Я наметила себе точку на дороге метрах в ста и мгновенно перенеслась туда. Оборачиваться нужды не было: я видела одновременно все вокруг себя. Сестра Констанс исчезла, избушка словно растворилась в воздухе. Уже неплохо, я на своей стороне.
На востоке небо чуть посветлело. Маргарет в это время спала в Рэтби, в большом уродливом доме местного барона. Лет через сто его снесут, а потом, при одном из Георгов, построят особняк, где в наше время будет находиться гостиница «Рэтборо». Я представила себе комнату, которую Маргарет делила с Грейс и еще одной девушкой. Во время таких выездных увеселений о комфорте придворных, а тем более приглашенных гостей не особо беспокоились. Даже семейным парам не всегда удавалось заполучить отдельную спальню.
Не успела я толком вообразить эту тесную каморку с крошечным окном и каменным полом, как оказалось там. Грейс и Морин спали на кровати, едва подходящей для одного, а Маргарет – на узкой жесткой лежанке.

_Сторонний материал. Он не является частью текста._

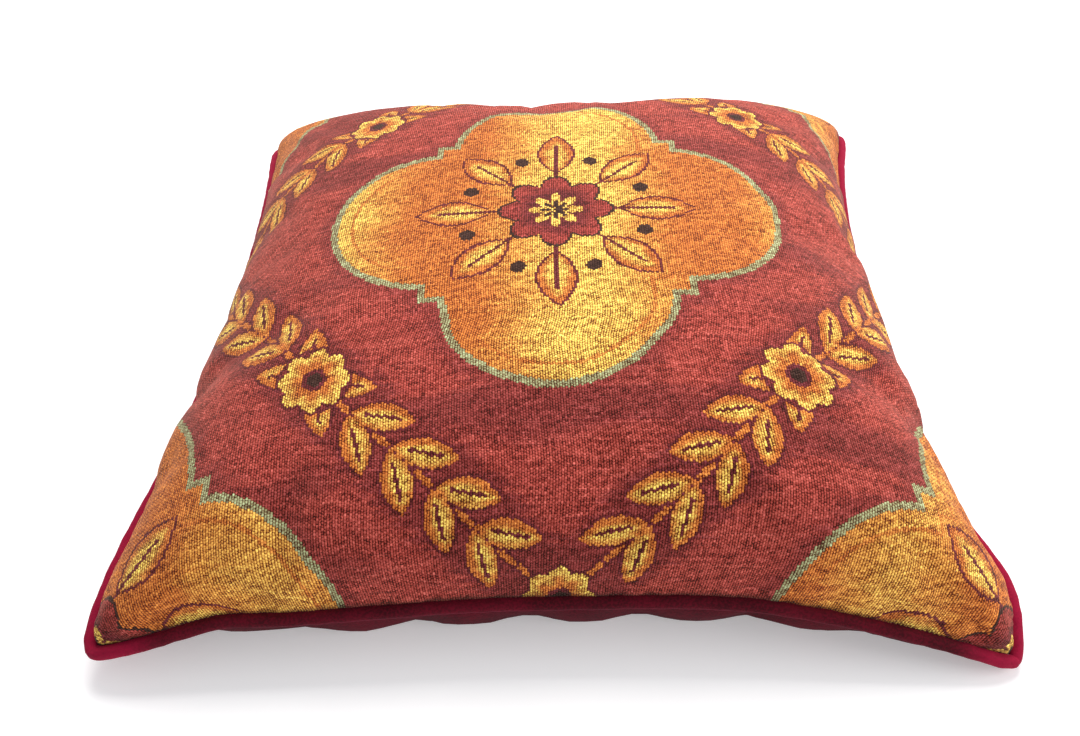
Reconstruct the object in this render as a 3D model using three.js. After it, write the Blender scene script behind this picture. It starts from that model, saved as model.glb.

Я смотрела на ее бледное осунувшееся лицо, разметавшиеся по подушке волосы, тонкие руки поверх одеяла. На кольцо. В комнате было темно, но мне не нужен был свет, чтобы видеть.
Как странно… Я полюбила эту женщину, когда она была призраком. Жила ее жизнью, испытывая вместе с ней радость и горе. Скучала по ней, когда она ушла. А теперь почти ненавидела эту мертвую оболочку, которая снова должна была стать моей тюрьмой – на долгие годы этого механического мира, обреченного раз за разом бродить по кругу, пока не кончится завод.
Главное – не думать, что через несколько дней мое сознание может исчезнуть навсегда. Или что я останусь в отражении навечно – бесплотной тенью. Если думать об этом, решимость может испариться, и тогда… тогда я точно больше не увижу Тони и Мэгги. Даже не рискнув сделать что-то для возвращения домой.
Чтобы вернуться в тело Маргарет, мне надо было представить себя ею. Вспомнить особо яркий эпизод, пережитый с ней вместе. Я боялась, что в голову полезет какая-нибудь эротика, но вдруг как наяву увидела пятнадцатилетнюю Маргарет, которая солнечным летним днем на лугу плела венок из крупных ромашек. В ней было столько радости, желания жить, наслаждаться красотой мира, казалось, она светится изнутри. Это была та особая прелесть совсем юной девушки, которую французы неизвестно почему называют la beauté du diable[9]
.Картинка исчезла. Я оказалась в темноте и тесноте. Как джинн, загнанный в обратно в бутылку. Тело Маргарет жало и давило, словно слишком узкая одежда. Ее глаза были закрыты – я больше не видела ничего. В отражении не было снов, как не было чувств и мыслей. Когда она ложилась спать, мне оставалось только вспоминать прошлое, беседовать сама с собой или петь революционные песни. Без шуток, моими хитами были «Варшавянка» и «Марсельеза». Почему? Да кто б знал.